Crude Oil and Natural Gas Production Decline: Structural Context
India's domestic crude oil production has been on a long-term declining trend, shrinking from a peak of approximately 38 MT (million tonnes) in 2011-12 to around 28-29 MT in recent years. The decline reflects maturing oil fields — primarily operated by ONGC (Oil and Natural Gas Corporation) and OIL (Oil India Limited) in the Krishna-Godavari basin, Bombay High (Mumbai Offshore), and Rajasthan. ONGC's aging Bombay High field, which was once India's largest producer, has seen sustained decline due to natural depletion and limited new discoveries. Natural gas production similarly faces depletion at old fields, though the Reliance-BP KG-D6 block has shown recent output increases.
- India's domestic crude production: ~28-29 MT per year (FY25); covers only ~15-16% of total crude demand.
- Major producers: ONGC (~73% of domestic crude), OIL (~10%), joint ventures with private/foreign companies (~17%).
- Bombay High field: Operational since 1976; declining production due to natural depletion — ONGC exploring enhanced oil recovery (EOR) techniques.
- KG-D6 block (Reliance-BP): Significant natural gas discovery; production ramped up in recent years after long delays.
- India's crude oil import dependence: ~85-90% of requirements — domestic production shortfall is structural, not cyclical.
Connection to this news: The 5.8% crude and 5% gas production declines in January 2026 reflect this structural decline — not a one-off — highlighting why India's energy security strategy must focus on alternative energy and import diversification rather than expecting domestic oil/gas to fill the gap.

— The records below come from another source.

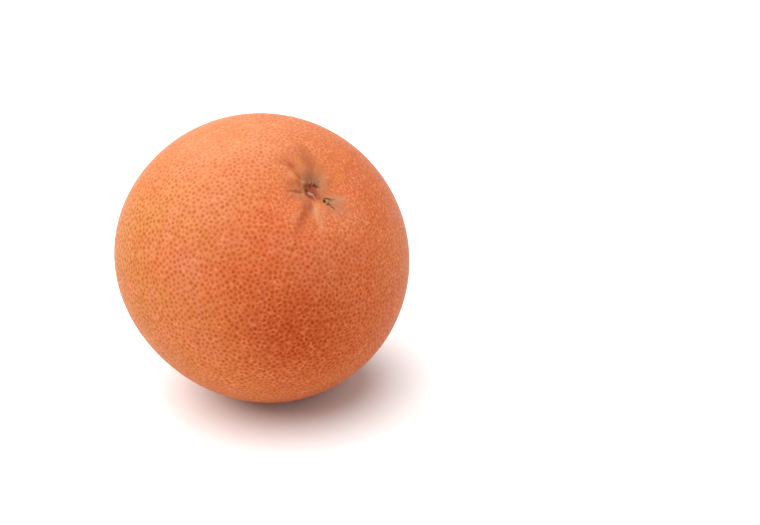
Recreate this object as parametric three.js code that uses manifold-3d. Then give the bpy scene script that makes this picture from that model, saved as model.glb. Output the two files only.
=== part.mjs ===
// A whole red grapefruit, lying on its side with the stem end turned up and to the front.
// Millimetres, +Z up, origin on the small flat spot that the fruit rests on.

import * as THREE from 'three';
import { mergeVertices } from 'three/addons/utils/BufferGeometryUtils.js';
import Module from 'manifold-3d';

// Driving dimensions, in millimetres and degrees.
// An azimuth and an elevation tell where something points as the fruit lies.
// A bearing runs around the stem end, from the fruit's right, anticlockwise.

const EQUATOR_RADIUS = 51.4;
const POLE_RATIO = 0.935;
const STEM_END = { azimuth: -55, elevation: 50.5 };

// Broad swells, and flats where the height is negative, that keep the fruit from being a true spheroid.
const SWELLS = [
  { azimuth: 178, elevation: 10, height: 1.5, spread: 38 },
  { azimuth: -152, elevation: -40, height: -0.9, spread: 34 },
  { azimuth: 130, elevation: 62, height: 0.7, spread: 36 },
  { azimuth: 40, elevation: 55, height: 0.7, spread: 36 },
  { azimuth: 5, elevation: 18, height: 0.5, spread: 40 },
  { azimuth: 88, elevation: 4, height: -0.6, spread: 32 },
  { azimuth: 120, elevation: -68, height: 1.2, spread: 30 },
];

// The stem end lies in a shallow dimple, ringed by a soft shoulder that the creases cut.
const DIMPLE = { depth: 3.0, reach: 11 };
const SHOULDER = { height: 0.35, radius: 7.5, width: 3.2 };
const CREASES = [
  { bearing: 135, start: 3.4, end: 15, depth: 0.55, width: 0.8 },
  { bearing: -170, start: 3.0, end: 11.5, depth: 0.6, width: 0.75 },
  { bearing: 90, start: 3.4, end: 13, depth: 0.5, width: 1.3 },
  { bearing: 0, start: 3.4, end: 11, depth: 0.3, width: 1.2 },
  { bearing: -38, start: 2.2, end: 11, depth: 0.85, width: 0.85 },
  { bearing: -99, start: 3.6, end: 11.5, depth: 0.4, width: 0.9 },
];
const CREASE_ONSET = 0.2;

// The pit that the stem button left: a ragged star with a low nub in it.
const PIT = { radius: 2.5, depth: 0.9, wall: 0.3 };
const PIT_POINTS = [
  { bearing: 145, length: 1.6, spread: 34 },
  { bearing: 60, length: 1.4, spread: 36 },
  { bearing: -37, length: 0.8, spread: 20 },
  { bearing: -125, length: 0.2, spread: 24 },
];
const NUB = { height: 0.45, width: 1.2 };

// The small round scar at the blossom end, in a dip of its own.
const BLOSSOM_DIP = { depth: 0.7, reach: 9 };
const BLOSSOM_SCAR = { radius: 2.1, depth: 0.35, wall: 0.25 };

// The flat spot: how deep it cuts into the round underside, and where that lies under the middle.
const FLAT_DEPTH = 0.9;
const LOWEST_POINT = { x: 1.4, y: -0.9, drop: 50 };

// Facets: meridians around the stem axis, rings along it, and how far the rings crowd at both ends.
const MERIDIANS = 72;
const RINGS = 56;
const RING_CROWDING = 0.8;

// Small helpers

const { degToRad, euclideanModulo, smoothstep } = THREE.MathUtils;

const bell = (offset, width) => Math.exp(-((offset / width) ** 2));

function pointing({ azimuth, elevation }) {
  const level = Math.cos(degToRad(elevation));
  const turn = degToRad(azimuth);
  return new THREE.Vector3(level * Math.cos(turn), level * Math.sin(turn), Math.sin(degToRad(elevation)));
}

// The stem axis, and the two directions that a bearing is counted from

const stem = pointing(STEM_END);
const toRight = new THREE.Vector3(1, 0, 0).addScaledVector(stem, -stem.x).normalize();
const toTop = new THREE.Vector3().crossVectors(stem, toRight);

// The peel's relief

function angleBetween(bearing, other) {
  return euclideanModulo(bearing - other + 180, 360) - 180;
}

function crease(arc, bearing, { bearing: heading, start, end, depth, width }) {
  const along = (arc - start) / (end - start);
  const aside = angleBetween(bearing, heading);
  if (along <= 0 || along >= 1 || Math.abs(aside) >= 90) {
    return 0;
  }
  const fade = smoothstep(along, 0, CREASE_ONSET) * (1 - along);
  return depth * fade * bell(arc * Math.sin(degToRad(aside)), width);
}

function sunken(arc, { radius, depth, wall }) {
  return depth * (1 - smoothstep(arc, radius * (1 - wall), radius * (1 + wall)));
}

function pit(arc, bearing) {
  let radius = PIT.radius;
  for (const { bearing: heading, length, spread } of PIT_POINTS) {
    radius += length * bell(angleBetween(bearing, heading), spread);
  }
  return sunken(arc, { ...PIT, radius });
}

function stemRelief(arc, bearing) {
  let height = SHOULDER.height * bell(arc - SHOULDER.radius, SHOULDER.width);
  height -= DIMPLE.depth * bell(arc, DIMPLE.reach);
  for (const one of CREASES) {
    height -= crease(arc, bearing, one);
  }
  return height - pit(arc, bearing) + NUB.height * bell(arc, NUB.width);
}

function blossomRelief(arc) {
  return -BLOSSOM_DIP.depth * bell(arc, BLOSSOM_DIP.reach) - sunken(arc, BLOSSOM_SCAR);
}

// Distance from the fruit's middle to its surface

function swell(direction, { height, spread, ...place }) {
  return height * Math.exp(-2 * (1 - direction.dot(pointing(place))) / degToRad(spread) ** 2);
}

function surfaceRadius(direction, polar, bearing) {
  const poleRadius = EQUATOR_RADIUS * POLE_RATIO;
  let radius = 1 / Math.hypot(Math.sin(polar) / EQUATOR_RADIUS, Math.cos(polar) / poleRadius);
  for (const one of SWELLS) {
    radius += swell(direction, one);
  }
  return radius + stemRelief(polar * poleRadius, bearing) + blossomRelief((Math.PI - polar) * poleRadius);
}

// The round body, before the flat spot is cut: a sphere's vertices moved along their own rays

function roundBody() {
  const geometry = new THREE.SphereGeometry(1, MERIDIANS, RINGS);
  const position = geometry.attributes.position;
  const even = new THREE.Spherical();
  const vertex = new THREE.Vector3();
  for (let i = 0; i < position.count; i += 1) {
    even.setFromVector3(vertex.fromBufferAttribute(position, i));
    const polar = even.phi - RING_CROWDING * Math.sin(2 * even.phi) / 2;
    vertex.copy(stem).multiplyScalar(Math.cos(polar));
    vertex.addScaledVector(toRight, Math.sin(polar) * Math.cos(even.theta));
    vertex.addScaledVector(toTop, Math.sin(polar) * Math.sin(even.theta));
    vertex.multiplyScalar(surfaceRadius(vertex, polar, THREE.MathUtils.radToDeg(even.theta)));
    const height = vertex.z + LOWEST_POINT.drop - FLAT_DEPTH;
    position.setXYZ(i, vertex.x - LOWEST_POINT.x, vertex.y - LOWEST_POINT.y, height);
  }
  geometry.deleteAttribute('normal');
  geometry.deleteAttribute('uv');
  return mergeVertices(geometry);
}

// Cutting the flat spot

const wasm = await Module();
wasm.setup();

function toSolid(geometry) {
  return new wasm.Manifold(new wasm.Mesh({
    numProp: 3,
    vertProperties: new Float32Array(geometry.attributes.position.array),
    triVerts: new Uint32Array(geometry.index.array),
  }));
}

function toGeometry(solid) {
  const mesh = solid.getMesh();
  const geometry = new THREE.BufferGeometry();
  geometry.setAttribute('position', new THREE.BufferAttribute(mesh.vertProperties, 3));
  geometry.setIndex(new THREE.BufferAttribute(mesh.triVerts, 1));
  geometry.computeVertexNormals();
  return geometry;
}

function groundBlock() {
  const side = 4 * EQUATOR_RADIUS;
  const block = new THREE.BoxGeometry(side, side, side).translate(0, 0, -side / 2);
  block.deleteAttribute('normal');
  block.deleteAttribute('uv');
  return mergeVertices(block);
}

// The fruit

const peelMaterial = new THREE.MeshStandardMaterial({ color: 0xe67b49, roughness: 0.45, metalness: 0 });

const fruit = toSolid(roundBody()).subtract(toSolid(groundBlock()));
const grapefruit = new THREE.Mesh(toGeometry(fruit), peelMaterial);
grapefruit.name = 'grapefruit';

const group = new THREE.Group();
group.add(grapefruit);

export default group;
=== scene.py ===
"""A whole red grapefruit: its waxy peel, grown around its oil glands, and the scar at its stem end."""

import math
from collections import namedtuple

import bpy
import numpy as np
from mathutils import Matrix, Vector, kdtree, noise
from mathutils.geometry import delaunay_2d_cdt


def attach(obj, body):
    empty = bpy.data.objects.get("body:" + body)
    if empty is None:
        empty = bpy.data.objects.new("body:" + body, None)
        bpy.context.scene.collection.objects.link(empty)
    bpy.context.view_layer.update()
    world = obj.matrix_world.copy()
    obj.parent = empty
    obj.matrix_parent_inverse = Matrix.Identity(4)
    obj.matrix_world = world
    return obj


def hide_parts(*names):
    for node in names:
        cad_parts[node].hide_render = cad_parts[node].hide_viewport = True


bl_info = {
    "name": "Red grapefruit",
    "version": (1, 0, 0),
    "blender": (4, 5, 0),
    "location": "3D Viewport > Sidebar > Grapefruit",
    "description": "Grows the peel of a red grapefruit around its solid, and sets the stage for it",
    "category": "Add Mesh",
}

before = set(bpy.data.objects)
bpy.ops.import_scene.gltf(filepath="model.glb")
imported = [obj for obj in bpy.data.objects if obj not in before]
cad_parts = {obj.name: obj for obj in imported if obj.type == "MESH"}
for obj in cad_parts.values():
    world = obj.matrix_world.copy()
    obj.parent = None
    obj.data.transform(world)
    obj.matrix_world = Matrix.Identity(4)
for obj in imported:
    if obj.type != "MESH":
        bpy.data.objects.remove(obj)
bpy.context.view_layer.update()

MM = 0.001

# Shape of the fruit, in millimetres and degrees, the same as its solid's.
# An azimuth and an elevation tell where something points as the fruit lies.
# A bearing runs around the stem end, from the fruit's right, anticlockwise.

Swell = namedtuple("Swell", "azimuth elevation height spread")
Crease = namedtuple("Crease", "bearing start end depth width")
Hollow = namedtuple("Hollow", "radius depth wall")
Dip = namedtuple("Dip", "depth reach")
Point = namedtuple("Point", "bearing length spread")

EQUATOR_RADIUS = 51.4
POLE_RATIO = 0.935
POLE_RADIUS = EQUATOR_RADIUS * POLE_RATIO
MEAN_RADIUS = 50.6
STEM_AZIMUTH = -55
STEM_ELEVATION = 50.5

SWELLS = [
    Swell(178, 10, 1.5, 38),
    Swell(-152, -40, -0.9, 34),
    Swell(130, 62, 0.7, 36),
    Swell(40, 55, 0.7, 36),
    Swell(5, 18, 0.5, 40),
    Swell(88, 4, -0.6, 32),
    Swell(120, -68, 1.2, 30),
]

DIMPLE = Dip(3.0, 11)
SHOULDER_HEIGHT = 0.35
SHOULDER_RADIUS = 7.5
SHOULDER_WIDTH = 3.2
CREASES = [
    Crease(135, 3.4, 15, 0.55, 0.8),
    Crease(-170, 3.0, 11.5, 0.6, 0.75),
    Crease(90, 3.4, 13, 0.5, 1.3),
    Crease(0, 3.4, 11, 0.3, 1.2),
    Crease(-38, 2.2, 11, 0.85, 0.85),
    Crease(-99, 3.6, 11.5, 0.4, 0.9),
]
CREASE_ONSET = 0.2
PIT = Hollow(2.5, 0.9, 0.3)
PIT_POINTS = [Point(145, 1.6, 34), Point(60, 1.4, 36), Point(-37, 0.8, 20), Point(-125, 0.2, 24)]
NUB_HEIGHT = 0.45
NUB_WIDTH = 1.2

BLOSSOM_DIP = Dip(0.7, 9)
BLOSSOM_SCAR = Hollow(2.1, 0.35, 0.25)

FLAT_DEPTH = 0.9
MIDDLE = np.array([-1.4, 0.9, 50 - FLAT_DEPTH])

# Finer points than the glands, so that both scars have enough mesh for their small forms: how far out they
# lie and how far apart, and at which share of that their triangles split

STEM_MESH_REACH = 9.5
BLOSSOM_MESH_REACH = 4.5
SCAR_MESH_SPACING = 0.8
SCAR_MESH_SPLIT = 0.33

# The one point of the mesh below the middle: how far glands keep from it, and where its triangles split

UNDER_CLEARANCE = 1
UNDER_SPLIT = 0.8

# Where a side of a triangle may split, as a share of its length

LEAST_SPLIT = 0.15
MOST_SPLIT = 0.42

# Glands that crowd each other are pushed apart: how many neighbours count, how hard they push, and how often

NEIGHBOURS = 6
PUSH = 0.35
PUSH_ROUNDS = 3

# How far glands differ from the usual one in size, and in how they show and how pale their pores are

SMALLEST_GLAND = 0.45
LARGEST_GLAND = 1.45
USUAL_TONE = 0.93
LEAST_TONE = 0.2
MOST_TONE = 1.25
PORE_VARIATION = 0.3
PALEST_PORE = 0.6

# The glands are small and faint near the stem end, and full further out

GLANDS_FADE_FROM = 4
GLANDS_FADE_TO = 24
FAINTEST_GLAND = 0.3
SMALLEST_FADED = 0.75

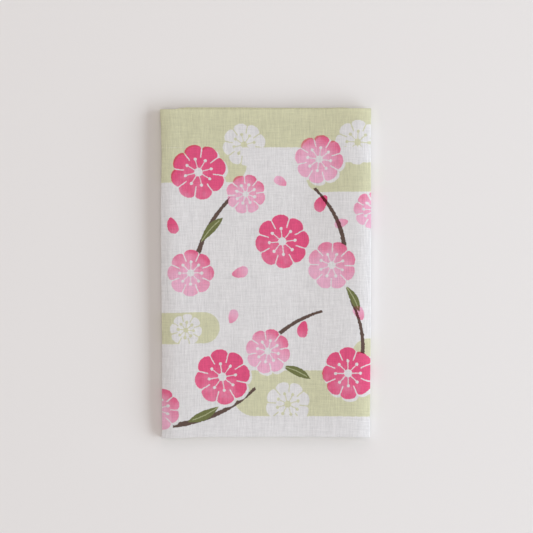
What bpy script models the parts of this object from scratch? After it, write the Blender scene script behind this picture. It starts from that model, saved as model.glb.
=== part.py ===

Steel and Cement as Infrastructure Barometers
Steel and cement production are widely regarded as high-frequency barometers of construction, infrastructure, and manufacturing activity. Steel demand in India is driven by construction (residential, commercial, infrastructure projects like highways, railways, metro), automobiles, and capital goods manufacturing. Cement demand is almost entirely driven by construction. Both sectors posting robust double-digit growth in January 2026 (steel 9.9%, cement 10.7%) signals continued momentum in India's infrastructure investment cycle — consistent with the government's continued high capital expenditure thrust.
- India is the world's 2nd largest steel producer (after China) and the 2nd largest cement producer.
- India's crude steel capacity: ~170 MT+; production in FY25 was approximately 144 MT.
- National Steel Policy (2017) targets 300 MT steel capacity by 2030-31.
- Cement capacity utilisation typically runs at 60-70%; double-digit production growth indicates capacity utilisation improvement.
- PMGSY (rural roads), National Infrastructure Pipeline (NIP — ₹111 lakh crore, 2020-25), and PM Gati Shakti are key drivers of steel and cement demand.
- Government capex in FY26 budget: ₹11.11 lakh crore — continued high infrastructure spending supports steel and cement sectors.
Connection to this news: The divergence in January 2026 — steel and cement booming (+9.9% and +10.7%) while crude oil and gas contract (-5.8% and -5%) — illustrates the two-speed economy: infrastructure-driven manufacturing thriving while fossil fuel extraction declines structurally. This is a nuanced analytical frame for Mains GS3 on industrial policy.
Key Facts & Data
- ICI growth in January 2026: 4% (down from 4.7% in Dec 2025; 5.1% in Jan 2025).
- April–January FY26 cumulative growth: 2.8% (vs 4.5% in the same period of FY25).
- Sector performance in January 2026:
- Cement: +10.7% (highest)
- Steel: +9.9%
- Electricity: +3.8%
- Fertilisers: +3.7%
- Coal: +3.1%
- Crude Oil: −5.8%
- Natural Gas: −5.0%
- ICI weights: Refinery products (28.04%), Electricity (19.85%), Steel (17.92%), Coal (10.33%), Crude Oil (8.98%), Natural Gas (6.88%), Cement (5.37%), Fertilisers (2.63%).
- ICI share in IIP: 40.27%.
- India's domestic crude production: ~28-29 MT/year (covers ~15-16% of demand — structural deficit).
- India: 2nd largest steel and cement producer globally.
- Government capex FY26: ₹11.11 lakh crore — key driver of steel/cement demand.